REQUIREMENTS: Nothing should be output except the lines from the one containing "yoke_shell();" through the one containing "imported = [obj", both ends included, each repeated exactly.

## Begin GIVEN RECORDS

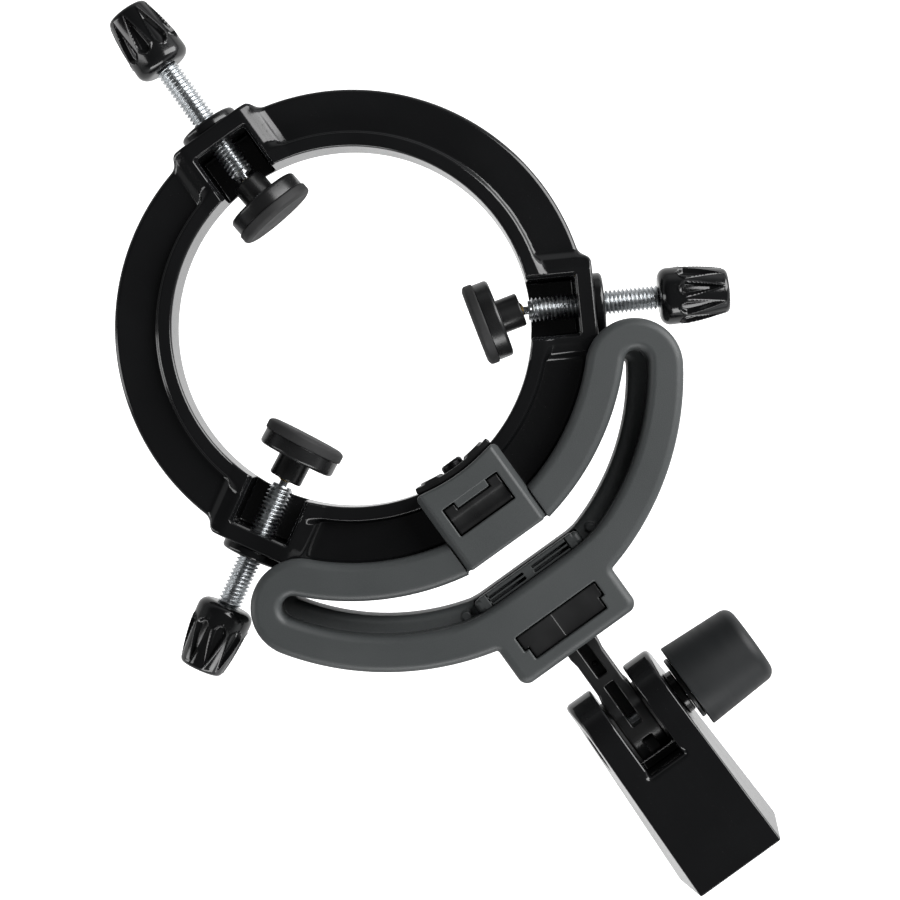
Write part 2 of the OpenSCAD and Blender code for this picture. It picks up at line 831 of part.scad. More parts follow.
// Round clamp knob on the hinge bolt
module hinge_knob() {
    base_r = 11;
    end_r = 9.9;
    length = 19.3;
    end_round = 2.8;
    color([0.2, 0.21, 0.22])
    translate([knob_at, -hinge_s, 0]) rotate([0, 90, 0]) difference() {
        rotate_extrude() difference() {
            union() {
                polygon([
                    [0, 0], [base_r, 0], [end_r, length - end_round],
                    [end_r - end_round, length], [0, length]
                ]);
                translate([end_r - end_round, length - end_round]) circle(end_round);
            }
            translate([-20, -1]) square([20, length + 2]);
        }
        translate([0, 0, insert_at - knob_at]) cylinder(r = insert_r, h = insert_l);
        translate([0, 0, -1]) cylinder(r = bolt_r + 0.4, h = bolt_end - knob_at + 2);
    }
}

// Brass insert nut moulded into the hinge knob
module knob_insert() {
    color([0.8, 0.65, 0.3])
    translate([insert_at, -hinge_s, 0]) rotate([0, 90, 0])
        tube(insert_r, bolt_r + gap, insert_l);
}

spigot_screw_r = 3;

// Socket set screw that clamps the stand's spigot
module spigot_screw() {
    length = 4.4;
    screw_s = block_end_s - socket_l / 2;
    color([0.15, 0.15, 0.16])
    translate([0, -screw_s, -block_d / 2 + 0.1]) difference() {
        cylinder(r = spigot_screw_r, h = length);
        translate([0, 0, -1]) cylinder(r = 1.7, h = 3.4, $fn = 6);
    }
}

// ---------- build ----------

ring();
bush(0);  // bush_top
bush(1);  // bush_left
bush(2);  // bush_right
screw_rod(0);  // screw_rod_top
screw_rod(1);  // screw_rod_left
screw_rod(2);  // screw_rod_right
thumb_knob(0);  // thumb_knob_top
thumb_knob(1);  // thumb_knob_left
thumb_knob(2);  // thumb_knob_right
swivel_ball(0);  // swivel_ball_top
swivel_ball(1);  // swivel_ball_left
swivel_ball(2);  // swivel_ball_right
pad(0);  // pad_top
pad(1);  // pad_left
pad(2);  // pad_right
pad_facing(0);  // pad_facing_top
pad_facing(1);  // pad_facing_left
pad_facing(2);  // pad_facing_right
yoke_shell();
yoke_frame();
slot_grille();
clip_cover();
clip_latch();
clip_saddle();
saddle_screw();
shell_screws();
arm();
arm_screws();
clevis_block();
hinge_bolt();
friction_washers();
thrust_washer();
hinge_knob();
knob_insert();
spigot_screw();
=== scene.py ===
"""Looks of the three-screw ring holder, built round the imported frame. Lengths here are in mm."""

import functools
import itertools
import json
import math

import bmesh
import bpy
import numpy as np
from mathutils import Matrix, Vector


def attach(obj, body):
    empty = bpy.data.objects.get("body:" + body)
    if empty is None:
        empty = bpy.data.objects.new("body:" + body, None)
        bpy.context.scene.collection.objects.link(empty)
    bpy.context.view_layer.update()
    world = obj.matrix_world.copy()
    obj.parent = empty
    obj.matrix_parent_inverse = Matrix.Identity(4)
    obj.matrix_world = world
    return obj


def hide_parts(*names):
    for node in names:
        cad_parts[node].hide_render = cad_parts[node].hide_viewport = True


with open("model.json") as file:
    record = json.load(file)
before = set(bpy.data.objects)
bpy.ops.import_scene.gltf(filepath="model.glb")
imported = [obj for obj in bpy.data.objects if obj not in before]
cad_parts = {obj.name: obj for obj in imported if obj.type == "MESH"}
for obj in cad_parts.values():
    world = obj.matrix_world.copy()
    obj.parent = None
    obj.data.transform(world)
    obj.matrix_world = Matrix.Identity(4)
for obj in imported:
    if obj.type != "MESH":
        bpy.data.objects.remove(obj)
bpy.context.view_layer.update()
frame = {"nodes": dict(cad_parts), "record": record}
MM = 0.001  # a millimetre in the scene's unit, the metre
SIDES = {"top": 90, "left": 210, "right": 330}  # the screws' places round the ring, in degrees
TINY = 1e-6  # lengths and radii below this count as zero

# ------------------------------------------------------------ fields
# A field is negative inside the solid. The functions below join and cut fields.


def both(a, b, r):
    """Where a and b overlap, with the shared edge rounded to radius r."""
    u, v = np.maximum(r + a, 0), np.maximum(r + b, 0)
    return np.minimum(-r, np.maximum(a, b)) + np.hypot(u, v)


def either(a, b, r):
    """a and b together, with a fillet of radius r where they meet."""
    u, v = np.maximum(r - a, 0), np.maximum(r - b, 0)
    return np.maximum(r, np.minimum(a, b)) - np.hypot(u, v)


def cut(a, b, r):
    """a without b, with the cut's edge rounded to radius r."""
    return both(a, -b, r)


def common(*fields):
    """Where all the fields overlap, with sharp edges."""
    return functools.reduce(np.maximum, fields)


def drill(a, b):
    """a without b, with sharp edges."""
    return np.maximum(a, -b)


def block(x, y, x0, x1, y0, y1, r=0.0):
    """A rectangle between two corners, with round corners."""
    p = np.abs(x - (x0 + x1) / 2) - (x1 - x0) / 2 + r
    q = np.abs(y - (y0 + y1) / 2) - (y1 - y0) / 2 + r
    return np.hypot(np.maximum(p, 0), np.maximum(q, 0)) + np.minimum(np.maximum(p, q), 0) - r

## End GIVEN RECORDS
## Begin GIVEN RECORDS

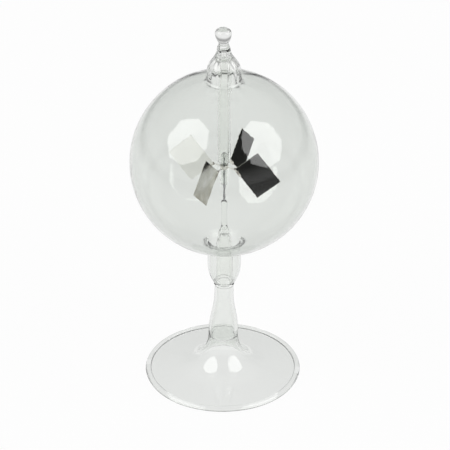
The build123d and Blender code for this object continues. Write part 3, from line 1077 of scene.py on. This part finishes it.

## End GIVEN RECORDS
## Begin GIVEN RECORDS

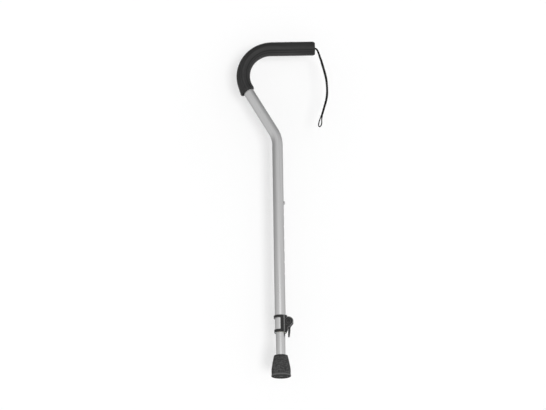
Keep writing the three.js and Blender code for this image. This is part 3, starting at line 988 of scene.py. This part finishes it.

## End GIVEN RECORDS

TASK ANSWER:
yoke_shell();
yoke_frame();
slot_grille();
clip_cover();
clip_latch();
clip_saddle();
saddle_screw();
shell_screws();
arm();
arm_screws();
clevis_block();
hinge_bolt();
friction_washers();
thrust_washer();
hinge_knob();
knob_insert();
spigot_screw();
=== scene.py ===
"""Looks of the three-screw ring holder, built round the imported frame. Lengths here are in mm."""

import functools
import itertools
import json
import math

import bmesh
import bpy
import numpy as np
from mathutils import Matrix, Vector


def attach(obj, body):
    empty = bpy.data.objects.get("body:" + body)
    if empty is None:
        empty = bpy.data.objects.new("body:" + body, None)
        bpy.context.scene.collection.objects.link(empty)
    bpy.context.view_layer.update()
    world = obj.matrix_world.copy()
    obj.parent = empty
    obj.matrix_parent_inverse = Matrix.Identity(4)
    obj.matrix_world = world
    return obj


def hide_parts(*names):
    for node in names:
        cad_parts[node].hide_render = cad_parts[node].hide_viewport = True


with open("model.json") as file:
    record = json.load(file)
before = set(bpy.data.objects)
bpy.ops.import_scene.gltf(filepath="model.glb")
imported = [obj for obj in bpy.data.objects if obj not in before]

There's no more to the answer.